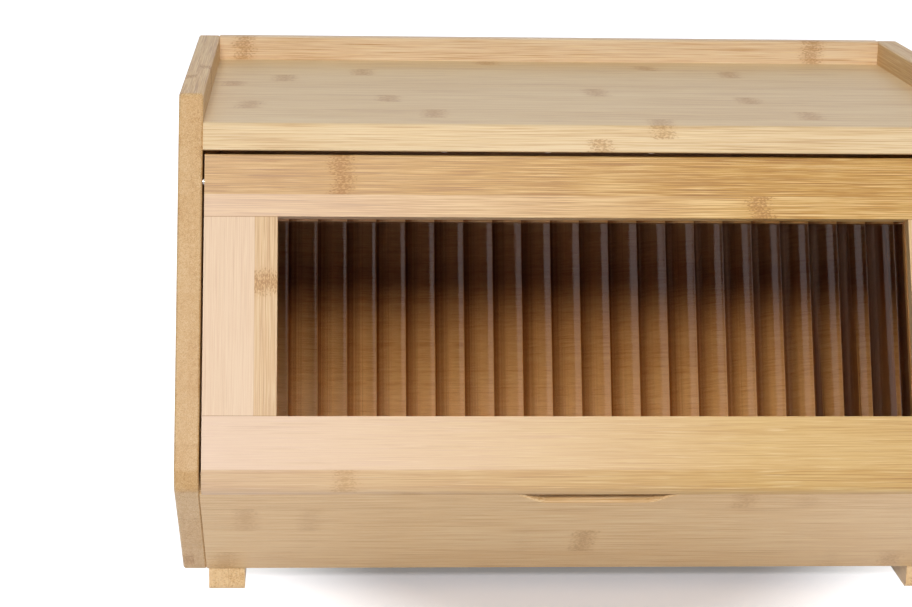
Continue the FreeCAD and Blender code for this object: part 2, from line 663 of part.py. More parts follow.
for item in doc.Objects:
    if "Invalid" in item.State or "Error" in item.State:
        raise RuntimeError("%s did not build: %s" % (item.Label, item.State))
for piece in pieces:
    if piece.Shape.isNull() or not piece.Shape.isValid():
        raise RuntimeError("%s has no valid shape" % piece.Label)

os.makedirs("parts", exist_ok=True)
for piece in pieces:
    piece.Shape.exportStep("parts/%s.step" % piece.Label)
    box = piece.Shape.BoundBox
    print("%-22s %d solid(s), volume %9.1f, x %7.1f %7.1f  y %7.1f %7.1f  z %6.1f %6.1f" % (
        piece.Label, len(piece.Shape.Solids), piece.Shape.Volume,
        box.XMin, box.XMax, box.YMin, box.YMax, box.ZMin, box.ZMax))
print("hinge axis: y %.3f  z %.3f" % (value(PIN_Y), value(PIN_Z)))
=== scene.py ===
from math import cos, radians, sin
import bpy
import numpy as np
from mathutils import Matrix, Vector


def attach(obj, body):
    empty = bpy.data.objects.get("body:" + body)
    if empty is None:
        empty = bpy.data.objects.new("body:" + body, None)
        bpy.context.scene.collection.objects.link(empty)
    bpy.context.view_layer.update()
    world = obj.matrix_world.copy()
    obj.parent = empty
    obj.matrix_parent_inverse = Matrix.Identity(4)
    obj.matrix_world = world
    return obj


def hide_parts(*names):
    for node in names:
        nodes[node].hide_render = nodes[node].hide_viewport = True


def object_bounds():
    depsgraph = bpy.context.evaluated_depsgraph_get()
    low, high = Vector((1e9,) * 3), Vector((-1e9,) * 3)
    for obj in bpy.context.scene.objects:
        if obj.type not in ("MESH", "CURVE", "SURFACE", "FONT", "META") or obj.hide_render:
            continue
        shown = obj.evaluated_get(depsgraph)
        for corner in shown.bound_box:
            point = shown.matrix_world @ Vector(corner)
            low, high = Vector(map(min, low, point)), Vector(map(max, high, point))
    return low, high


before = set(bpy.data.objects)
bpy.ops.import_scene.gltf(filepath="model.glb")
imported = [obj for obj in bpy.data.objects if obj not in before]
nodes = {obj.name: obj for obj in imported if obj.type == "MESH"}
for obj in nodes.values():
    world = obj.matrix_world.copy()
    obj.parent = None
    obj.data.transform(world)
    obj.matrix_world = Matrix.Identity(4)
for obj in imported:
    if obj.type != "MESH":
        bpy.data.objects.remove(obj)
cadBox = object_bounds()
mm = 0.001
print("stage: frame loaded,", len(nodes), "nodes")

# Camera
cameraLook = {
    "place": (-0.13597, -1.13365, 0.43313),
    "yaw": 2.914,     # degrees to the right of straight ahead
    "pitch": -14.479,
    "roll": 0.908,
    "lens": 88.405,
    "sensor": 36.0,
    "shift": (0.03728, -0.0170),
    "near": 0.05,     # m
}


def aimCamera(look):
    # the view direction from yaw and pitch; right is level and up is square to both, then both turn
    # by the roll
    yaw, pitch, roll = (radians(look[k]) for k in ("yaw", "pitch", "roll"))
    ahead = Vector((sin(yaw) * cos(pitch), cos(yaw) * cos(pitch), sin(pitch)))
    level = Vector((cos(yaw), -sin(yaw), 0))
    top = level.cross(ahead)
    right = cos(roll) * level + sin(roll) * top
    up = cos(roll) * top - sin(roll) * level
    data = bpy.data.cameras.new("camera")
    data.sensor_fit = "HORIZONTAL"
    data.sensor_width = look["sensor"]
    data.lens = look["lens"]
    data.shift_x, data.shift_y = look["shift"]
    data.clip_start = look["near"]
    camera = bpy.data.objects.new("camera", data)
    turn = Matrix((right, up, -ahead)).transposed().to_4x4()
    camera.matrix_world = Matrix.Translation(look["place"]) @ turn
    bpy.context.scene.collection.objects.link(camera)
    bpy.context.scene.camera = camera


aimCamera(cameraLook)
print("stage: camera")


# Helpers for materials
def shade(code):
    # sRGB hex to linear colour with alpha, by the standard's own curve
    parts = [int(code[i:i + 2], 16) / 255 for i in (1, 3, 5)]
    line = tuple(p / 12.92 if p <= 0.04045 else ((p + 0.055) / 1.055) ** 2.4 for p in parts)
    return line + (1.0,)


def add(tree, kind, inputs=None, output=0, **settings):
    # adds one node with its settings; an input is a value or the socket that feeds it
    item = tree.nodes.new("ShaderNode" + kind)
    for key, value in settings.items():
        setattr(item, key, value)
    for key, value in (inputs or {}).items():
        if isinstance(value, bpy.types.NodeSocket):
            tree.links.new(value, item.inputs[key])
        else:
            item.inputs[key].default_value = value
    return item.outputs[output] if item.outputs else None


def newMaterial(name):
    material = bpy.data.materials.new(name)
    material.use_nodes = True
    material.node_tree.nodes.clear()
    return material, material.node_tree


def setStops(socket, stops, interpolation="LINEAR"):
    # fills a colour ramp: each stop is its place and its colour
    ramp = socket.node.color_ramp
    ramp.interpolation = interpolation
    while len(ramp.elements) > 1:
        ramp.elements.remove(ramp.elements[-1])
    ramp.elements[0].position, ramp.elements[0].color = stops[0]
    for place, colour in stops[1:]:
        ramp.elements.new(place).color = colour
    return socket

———

_Task details_: Within the listing above, work out how many lines contain the string "high", and reply with that number only.

_Complete response_: 3